Even at 91 years old, Aoba owner Lena Turner doesn't feel close to ready to retire. (Alex Zhu)

When Lena Turner closed Takara, her 20-year-old Japantown restaurant, earlier this year after a months-long rent dispute, it marked the end of an era. The restaurant was a favorite among locals who’d gotten hooked on its generous bento boxes, impeccably fried tempura and other unfussy, homestyle Japanese dishes. And Turner herself was, in many ways, the face of San Francisco’s Japantown. In 1976, she opened the Japan Center mall’s very first restaurant, Sapporo-ya Ramen. All of the local merchants knew her and had stories about how she’d regale them with tales of the time she served Yoko Ono, for instance.

Even at 91 years old, she didn’t even feel close to being ready to retire.

Everyone loves a good comeback story, though, and this one is sweeter than most: On Nov. 26, Turner will open a new omakase-style sushi restaurant called Sushi Aoba helmed by acclaimed sushi chef Sachio Kojima.

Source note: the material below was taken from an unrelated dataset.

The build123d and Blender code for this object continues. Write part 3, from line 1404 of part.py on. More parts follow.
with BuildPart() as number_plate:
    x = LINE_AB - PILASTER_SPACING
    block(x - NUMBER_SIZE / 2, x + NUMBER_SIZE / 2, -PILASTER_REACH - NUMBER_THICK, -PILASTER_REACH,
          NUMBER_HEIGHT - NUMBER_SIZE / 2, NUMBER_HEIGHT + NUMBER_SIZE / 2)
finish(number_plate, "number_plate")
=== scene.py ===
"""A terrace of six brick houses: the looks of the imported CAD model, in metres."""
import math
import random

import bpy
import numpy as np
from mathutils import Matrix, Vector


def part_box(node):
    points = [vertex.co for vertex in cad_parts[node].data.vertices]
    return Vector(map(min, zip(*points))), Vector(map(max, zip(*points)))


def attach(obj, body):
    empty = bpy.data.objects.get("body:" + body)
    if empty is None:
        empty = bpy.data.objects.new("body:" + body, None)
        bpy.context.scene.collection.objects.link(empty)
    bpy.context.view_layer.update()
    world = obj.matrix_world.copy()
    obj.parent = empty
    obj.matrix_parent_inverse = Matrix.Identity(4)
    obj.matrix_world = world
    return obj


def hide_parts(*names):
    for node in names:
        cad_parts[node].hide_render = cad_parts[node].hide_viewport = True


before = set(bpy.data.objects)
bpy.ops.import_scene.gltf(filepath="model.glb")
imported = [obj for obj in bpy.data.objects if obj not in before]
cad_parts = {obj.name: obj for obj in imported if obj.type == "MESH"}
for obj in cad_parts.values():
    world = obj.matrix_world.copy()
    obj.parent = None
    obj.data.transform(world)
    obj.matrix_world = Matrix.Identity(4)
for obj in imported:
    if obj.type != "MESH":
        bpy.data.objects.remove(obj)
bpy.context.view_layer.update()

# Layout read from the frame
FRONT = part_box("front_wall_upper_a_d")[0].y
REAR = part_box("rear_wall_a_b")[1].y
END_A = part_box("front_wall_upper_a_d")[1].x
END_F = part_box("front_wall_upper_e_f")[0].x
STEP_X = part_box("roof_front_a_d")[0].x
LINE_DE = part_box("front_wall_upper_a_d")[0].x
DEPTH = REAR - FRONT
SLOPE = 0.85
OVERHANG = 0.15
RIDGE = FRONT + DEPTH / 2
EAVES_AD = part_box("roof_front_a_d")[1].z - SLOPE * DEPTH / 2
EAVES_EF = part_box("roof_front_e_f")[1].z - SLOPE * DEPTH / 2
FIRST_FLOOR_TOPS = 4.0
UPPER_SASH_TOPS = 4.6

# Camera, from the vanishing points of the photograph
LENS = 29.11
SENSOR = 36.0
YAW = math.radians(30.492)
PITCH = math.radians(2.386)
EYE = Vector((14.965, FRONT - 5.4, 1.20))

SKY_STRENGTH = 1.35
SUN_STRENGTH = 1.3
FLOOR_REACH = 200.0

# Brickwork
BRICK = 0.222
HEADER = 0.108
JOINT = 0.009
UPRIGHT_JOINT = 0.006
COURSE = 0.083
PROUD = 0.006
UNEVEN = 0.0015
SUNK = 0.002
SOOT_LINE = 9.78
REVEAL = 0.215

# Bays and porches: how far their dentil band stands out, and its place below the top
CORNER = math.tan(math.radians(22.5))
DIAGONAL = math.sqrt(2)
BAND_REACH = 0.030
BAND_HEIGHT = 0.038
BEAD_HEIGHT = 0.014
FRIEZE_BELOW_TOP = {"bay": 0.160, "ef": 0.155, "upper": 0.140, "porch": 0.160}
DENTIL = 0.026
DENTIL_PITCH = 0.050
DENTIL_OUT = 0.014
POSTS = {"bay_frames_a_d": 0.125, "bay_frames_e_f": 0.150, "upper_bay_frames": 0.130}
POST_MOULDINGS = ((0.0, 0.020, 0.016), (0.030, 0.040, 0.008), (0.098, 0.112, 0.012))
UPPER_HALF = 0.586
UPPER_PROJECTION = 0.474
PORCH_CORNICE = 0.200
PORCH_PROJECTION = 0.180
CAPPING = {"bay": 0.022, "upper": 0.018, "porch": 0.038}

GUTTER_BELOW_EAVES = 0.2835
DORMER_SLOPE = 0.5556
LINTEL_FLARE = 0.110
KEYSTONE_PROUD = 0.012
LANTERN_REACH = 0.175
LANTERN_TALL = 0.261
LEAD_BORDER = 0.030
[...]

Located on the edge of Japantown, in the former location of Kiss Seafood, it will be the seventh restaurant that Turner has opened in the neighborhood over the past four decades.

“I had jewelry shops before that,” she says. “I’ve done so much in my life.”

Artfully arranged sashimi on a dark gray serving tray.
Artfully arranged sashimi will be part of the omakase experience at Sushi Aoba. (Alex Zhu)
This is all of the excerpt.